What if, instead of forcing people to degrade their own landscapes by pulling the last trees to create a sellable product, we determine that a healthy, intact ecosystem is the product? What if we embrace a quadruple bottom line that integrates financial capital with ecologically regenerative ventures that enhance local well-being and offer a sense of purpose, rather than relegating emissions or landscape degradation to an externalities box? What if we see natural disasters as cultural ones?
This is exactly what Judith Schwartz proposes in The Reindeer Chronicles—and Other Inspiring Stories of Working with Nature to Heal the Earth (Chelsea Green, 2020). Schwartz’s compilation is both an overhaul of our economics-equals-profit thinking and a start-where-you-are restorative effort.
This book is jam-packed with organizations and individuals working to heal the earth, as well as a growing number of women interested in regenerative agriculture. Schwartz masterfully spotlights Allan Savory’s holistic management practices and Bob Chadwick’s consensus model for guiding management-level decision making and community conflict resolution—methodologies taught in MSU’s Land Resources and Environmental Sciences Department.
Schwartz also highlights the astronomical damages of colonialism. Particularly striking is the use of Aesop’s fable of the wolf and the lamb, as told through Ánde Somby, a Sámi from Norway, in which the wolf blames the lamb for arbitrary offenses in order to justify eating it.

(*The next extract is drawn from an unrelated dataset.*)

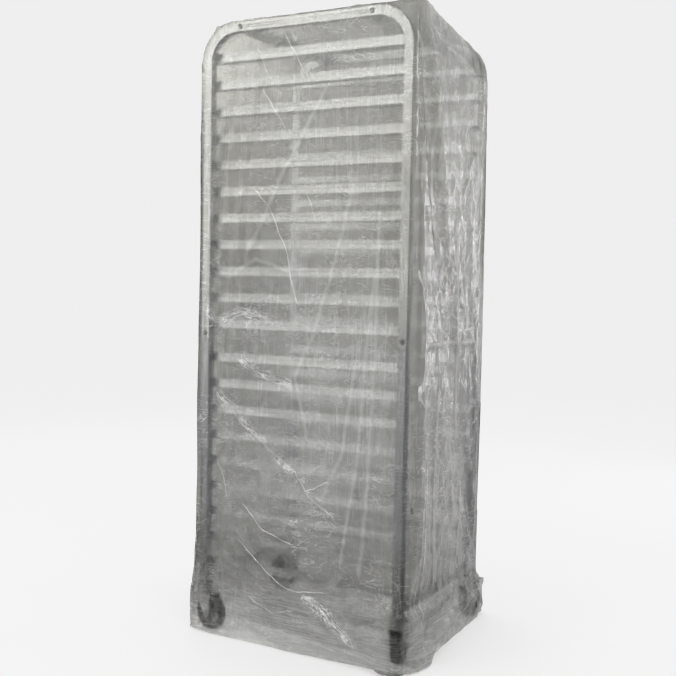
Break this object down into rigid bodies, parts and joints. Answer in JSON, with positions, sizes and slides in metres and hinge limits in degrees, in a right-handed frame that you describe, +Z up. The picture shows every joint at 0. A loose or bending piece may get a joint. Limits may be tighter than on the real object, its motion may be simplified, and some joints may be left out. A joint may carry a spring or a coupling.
{
  "type": "sheet pan rack",
  "caption": "Tall mobile rack of square tube side frames with angle runners for sheet pans, end loading, on swivel casters, under a clear draped film cover.",
  "frame": {"origin": "on the floor, under the middle of the rack", "axes": "+Z up, -Y towards the front where pans slide in, +X to the right seen from the front"},
  "size_m": [0.6644, 0.8104, 1.763],
  "materials": {
    "frame_tube": "satin",
    "leg_tube": "satin",
    "runner_sheet": "satin",
    "inner_steel": "satin",
    "bolt_steel": "satin",
    "caster_zinc": "satin",
    "hub_plastic": "satin",
    "tyre_rubber": "matte",
    "pedal_paint": "satin",
    "cover_film": "gloss"
  },
  "bodies": {
    "rack": {"left_upper_frame": "frame_tube", "right_upper_frame": "frame_tube", "front_left_post": "frame_tube", "front_right_post": "frame_tube", "rear_left_post": "frame_tube", "rear_right_post": "frame_tube", "front_left_caster_leg": "leg_tube", "front_right_caster_leg": "leg_tube", "rear_left_caster_leg": "leg_tube", "rear_right_caster_leg": "leg_tube", "post_sleeves": "inner_steel", "top_front_crossbar": "frame_tube", "top_rear_crossbar": "frame_tube", "bottom_front_crossbar": "frame_tube", "bottom_rear_crossbar": "frame_tube", "sleeve_bolts": "bolt_steel", "crossbar_bolts": "bolt_steel", "swivel_races": "caster_zinc", "kingpins": "inner_steel", "swivel_balls": "inner_steel", "tier_01": "runner_sheet", "tier_02": "runner_sheet", "tier_03": "runner_sheet", "tier_04": "runner_sheet", "tier_05": "runner_sheet", "tier_06": "runner_sheet", "tier_07": "runner_sheet", "tier_08": "runner_sheet", "tier_09": "runner_sheet", "tier_10": "runner_sheet", "tier_11": "runner_sheet", "tier_12": "runner_sheet", "tier_13": "runner_sheet", "tier_14": "runner_sheet", "tier_15": "runner_sheet", "tier_16": "runner_sheet", "tier_17": "runner_sheet", "tier_18": "runner_sheet", "tier_19": "runner_sheet", "tier_20": "runner_sheet"},
    "cover": {"cover": "cover_film"},
    "front_left_swivel": {"front_left_fork": "caster_zinc", "front_left_axle": "bolt_steel"},
    "front_left_wheel": {"front_left_hub": "hub_plastic", "front_left_tyre": "tyre_rubber"},
    "front_left_brake": {"front_left_brake_pedal": "pedal_paint"},
    "front_right_swivel": {"front_right_fork": "caster_zinc", "front_right_axle": "bolt_steel"},
    "front_right_wheel": {"front_right_hub": "hub_plastic", "front_right_tyre": "tyre_rubber"},
    "front_right_brake": {"front_right_brake_pedal": "pedal_paint"},
    "rear_left_swivel": {"rear_left_fork": "caster_zinc", "rear_left_axle": "bolt_steel"},
    "rear_left_wheel": {"rear_left_hub": "hub_plastic", "rear_left_tyre": "tyre_rubber"},
    "rear_right_swivel": {"rear_right_fork": "caster_zinc", "rear_right_axle": "bolt_steel"},
    "rear_right_wheel": {"rear_right_hub": "hub_plastic", "rear_right_tyre": "tyre_rubber"}
  },
  "joints": [
    {"name": "cover_lift", "type": "slide", "parent": "rack", "child": "cover", "axis": [0, 0, 1], "range_m": [0, 1.8]},
    {"name": "front_left_swivel_turn", "type": "hinge", "parent": "rack", "child": "front_left_swivel", "pos_m": [-0.2445, -0.3175, 0.124], "axis": [0, 0, 1], "continuous": true},
    {"name": "front_left_wheel_spin", "type": "hinge", "parent": "front_left_swivel", "child": "front_left_wheel", "pos_m": [-0.21552, -0.30974, 0.0508], "axis": [-0.2588, 0.9659, 0], "continuous": true},
    {"name": "front_left_brake_press", "type": "hinge", "parent": "front_left_swivel", "child": "front_left_brake", "pos_m": [-0.19234, -0.30352, 0.104], "axis": [-0.2588, 0.9659, 0], "range_deg": [0, 22]},
    {"name": "front_right_swivel_turn", "type": "hinge", "parent": "rack", "child": "front_right_swivel", "pos_m": [0.2445, -0.3175, 0.124], "axis": [0, 0, 1], "continuous": true},
    {"name": "front_right_wheel_spin", "type": "hinge", "parent": "front_right_swivel", "child": "front_right_wheel", "pos_m": [0.27448, -0.31855, 0.0508], "axis": [0.0349, 0.9994, 0], "continuous": true},
    {"name": "front_right_brake_press", "type": "hinge", "parent": "front_right_swivel", "child": "front_right_brake", "pos_m": [0.29847, -0.31938, 0.104], "axis": [0.0349, 0.9994, 0], "range_deg": [0, 22]},
    {"name": "rear_left_swivel_turn", "type": "hinge", "parent": "rack", "child": "rear_left_swivel", "pos_m": [-0.2445, 0.3175, 0.124], "axis": [0, 0, 1], "continuous": true},
    {"name": "rear_left_wheel_spin", "type": "hinge", "parent": "rear_left_swivel", "child": "rear_left_wheel", "pos_m": [-0.25226, 0.28852, 0.0508], "axis": [0.9659, -0.2588, 0], "continuous": true},
    {"name": "rear_right_swivel_turn", "type": "hinge", "parent": "rack", "child": "rear_right_swivel", "pos_m": [0.2445, 0.3175, 0.124], "axis": [0, 0, 1], "continuous": true},
    {"name": "rear_right_wheel_spin", "type": "hinge", "parent": "rear_right_swivel", "child": "rear_right_wheel", "pos_m": [0.21631, 0.32776, 0.0508], "axis": [-0.342, -0.9397, 0], "continuous": true}
  ]
}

Schwartz writes, “[a] tyrant will try to rationalize the harm they do to those they prey upon.” The lamb is too dangerous, traditional, or different. She follows with examples of the Norwegian government approving construction of a copper mine in 2019, touting it as “the route to a prosperous future,” and Sámi children being sent to boarding schools where they were stripped of their cultural heritage, a familiar history for Indigenous peoples in the U.S.
One gap in this book may be that Schwartz never quite explains how to partake in these restoration efforts in solidly urban settings. She employs a short section on Natalie Topa, an employee with the Danish Refugee Council, who composts and houses chickens on her apartment balcony. And though Topa explains the need for dignified employment, affordable housing, and food accessibility in low-income areas, this falls short in light of the UN Department of Economic and Social Affairs’ prediction that 68 percent of the global population will be living in urban areas by 2050.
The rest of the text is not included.